| Data for this exercise |
▼
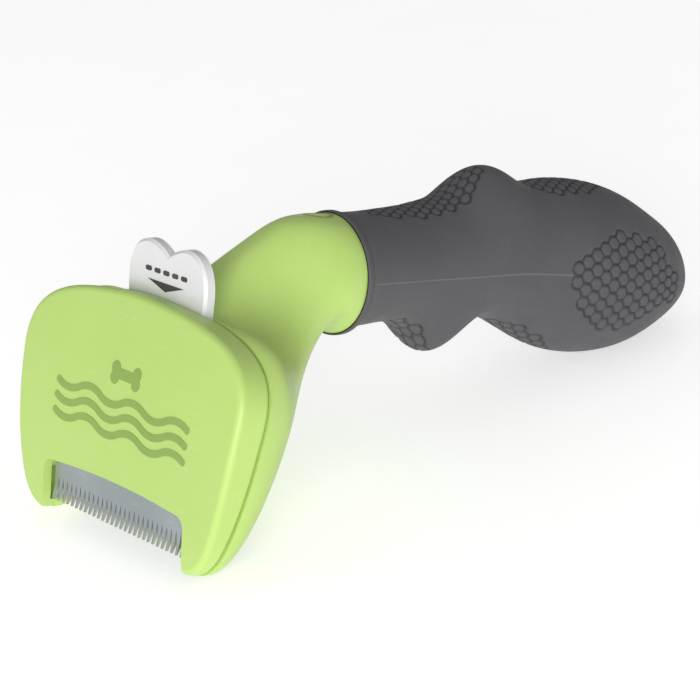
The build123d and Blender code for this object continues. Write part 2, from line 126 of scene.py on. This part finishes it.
▲
▼
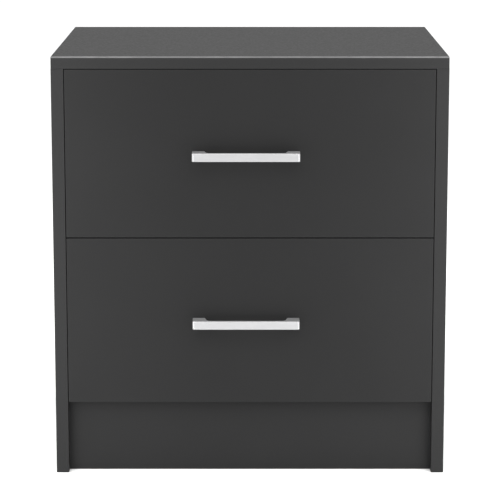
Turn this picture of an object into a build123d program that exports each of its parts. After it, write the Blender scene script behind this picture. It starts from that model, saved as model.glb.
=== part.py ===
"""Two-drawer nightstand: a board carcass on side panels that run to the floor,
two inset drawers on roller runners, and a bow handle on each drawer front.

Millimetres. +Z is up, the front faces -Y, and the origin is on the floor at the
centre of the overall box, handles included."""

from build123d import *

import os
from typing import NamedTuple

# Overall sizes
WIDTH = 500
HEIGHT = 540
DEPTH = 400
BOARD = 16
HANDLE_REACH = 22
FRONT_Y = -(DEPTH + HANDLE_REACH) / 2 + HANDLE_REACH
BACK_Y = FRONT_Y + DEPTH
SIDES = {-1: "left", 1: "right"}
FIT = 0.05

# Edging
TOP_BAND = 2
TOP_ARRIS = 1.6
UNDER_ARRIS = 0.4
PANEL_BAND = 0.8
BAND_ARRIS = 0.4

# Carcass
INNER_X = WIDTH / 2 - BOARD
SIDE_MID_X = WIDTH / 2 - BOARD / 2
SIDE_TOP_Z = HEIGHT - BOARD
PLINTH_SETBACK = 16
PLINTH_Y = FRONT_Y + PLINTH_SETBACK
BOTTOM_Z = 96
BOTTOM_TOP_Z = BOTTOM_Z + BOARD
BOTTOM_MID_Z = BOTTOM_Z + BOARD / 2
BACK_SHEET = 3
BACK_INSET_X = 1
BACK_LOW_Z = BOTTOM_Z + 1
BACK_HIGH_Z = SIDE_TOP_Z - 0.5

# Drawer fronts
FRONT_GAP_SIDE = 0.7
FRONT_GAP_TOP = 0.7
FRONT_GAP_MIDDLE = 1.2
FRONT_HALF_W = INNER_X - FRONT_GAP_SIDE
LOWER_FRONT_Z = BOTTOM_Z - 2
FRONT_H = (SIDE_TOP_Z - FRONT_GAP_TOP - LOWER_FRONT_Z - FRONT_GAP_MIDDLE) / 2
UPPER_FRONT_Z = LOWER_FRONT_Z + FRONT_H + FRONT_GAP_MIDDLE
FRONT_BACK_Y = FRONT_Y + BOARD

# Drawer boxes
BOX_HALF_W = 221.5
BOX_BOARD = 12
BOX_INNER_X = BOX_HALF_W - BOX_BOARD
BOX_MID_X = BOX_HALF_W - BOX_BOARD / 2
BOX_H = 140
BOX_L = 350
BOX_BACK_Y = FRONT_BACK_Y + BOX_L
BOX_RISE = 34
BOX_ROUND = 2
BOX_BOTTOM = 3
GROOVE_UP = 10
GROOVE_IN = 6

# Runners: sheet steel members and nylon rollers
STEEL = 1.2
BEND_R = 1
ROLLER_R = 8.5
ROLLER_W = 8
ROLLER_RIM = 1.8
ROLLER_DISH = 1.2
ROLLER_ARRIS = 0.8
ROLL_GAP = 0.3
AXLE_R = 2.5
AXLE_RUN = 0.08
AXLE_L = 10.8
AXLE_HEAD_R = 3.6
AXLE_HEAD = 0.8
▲
▼
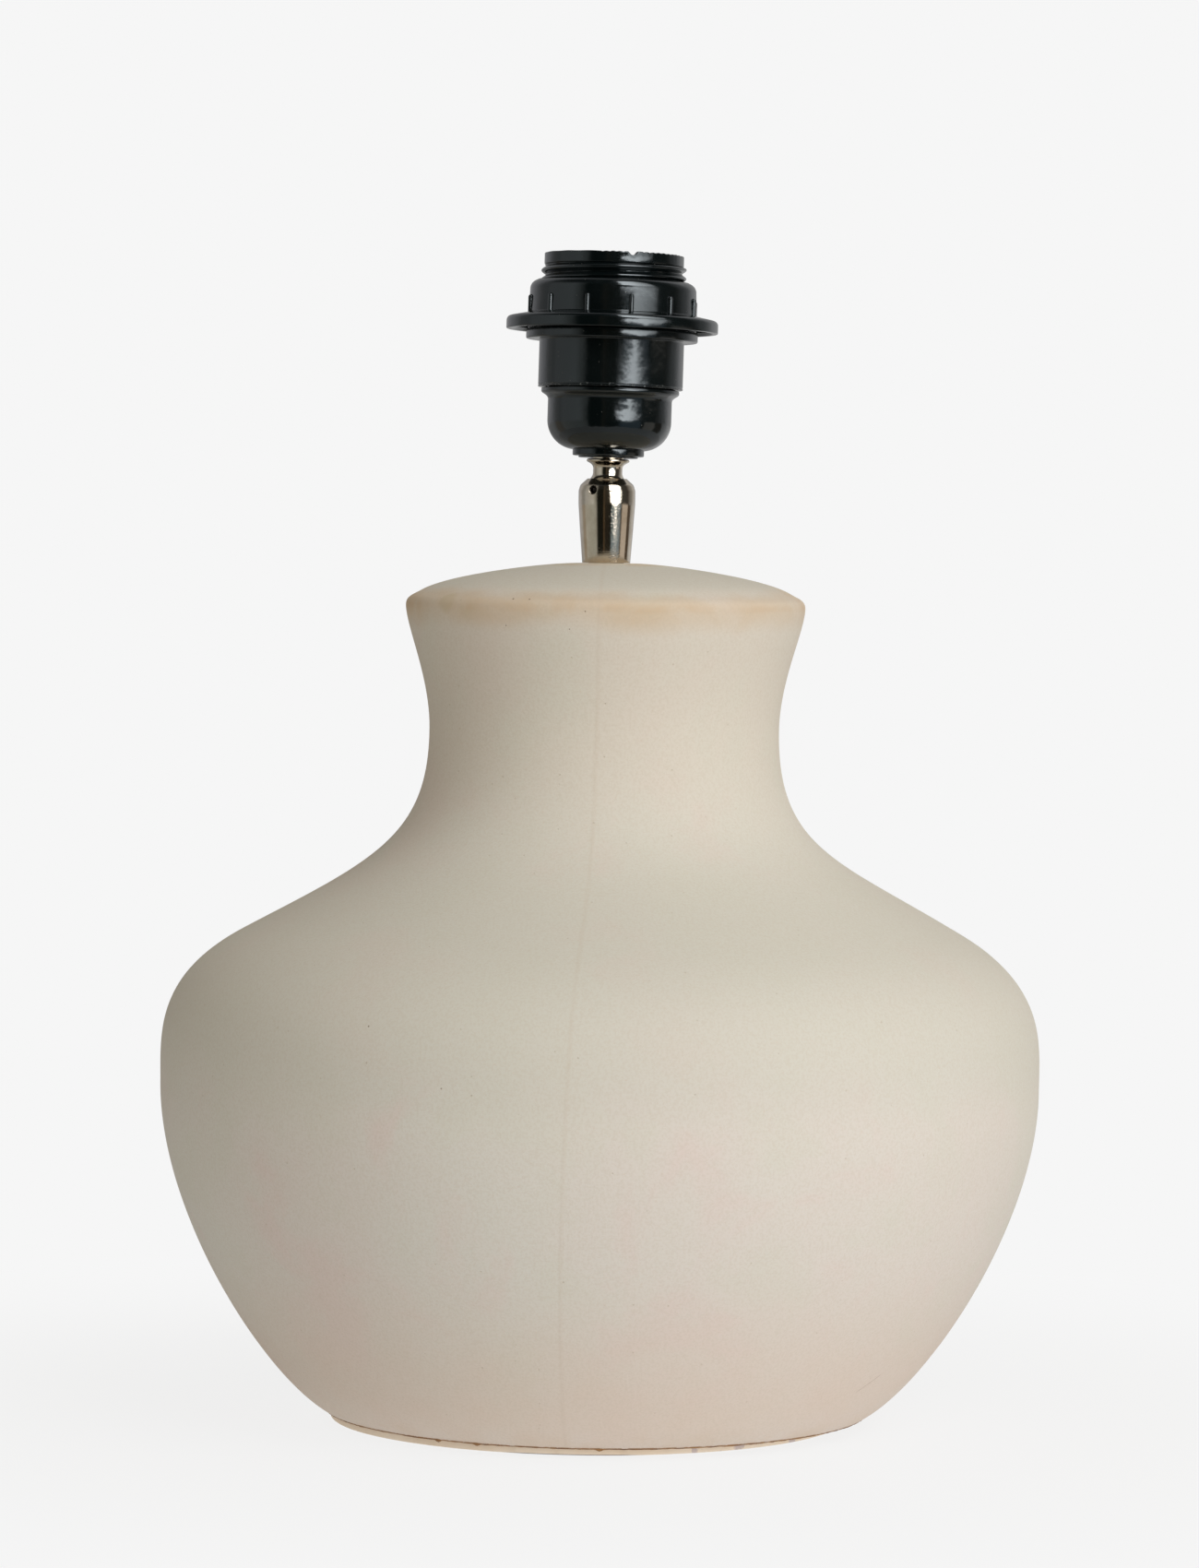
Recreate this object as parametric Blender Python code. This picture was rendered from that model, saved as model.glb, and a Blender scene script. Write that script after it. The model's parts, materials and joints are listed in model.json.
▲
| Aim |
Extract the lines of the preceding material that run from the line with "Turn this picture" through the line with "from typing import NamedTuple", inclusive, reproducing them exactly and adding nothing.

| Complete output |
Turn this picture of an object into a build123d program that exports each of its parts. After it, write the Blender scene script behind this picture. It starts from that model, saved as model.glb.
=== part.py ===
"""Two-drawer nightstand: a board carcass on side panels that run to the floor,
two inset drawers on roller runners, and a bow handle on each drawer front.

Millimetres. +Z is up, the front faces -Y, and the origin is on the floor at the
centre of the overall box, handles included."""

from build123d import *

import os
from typing import NamedTuple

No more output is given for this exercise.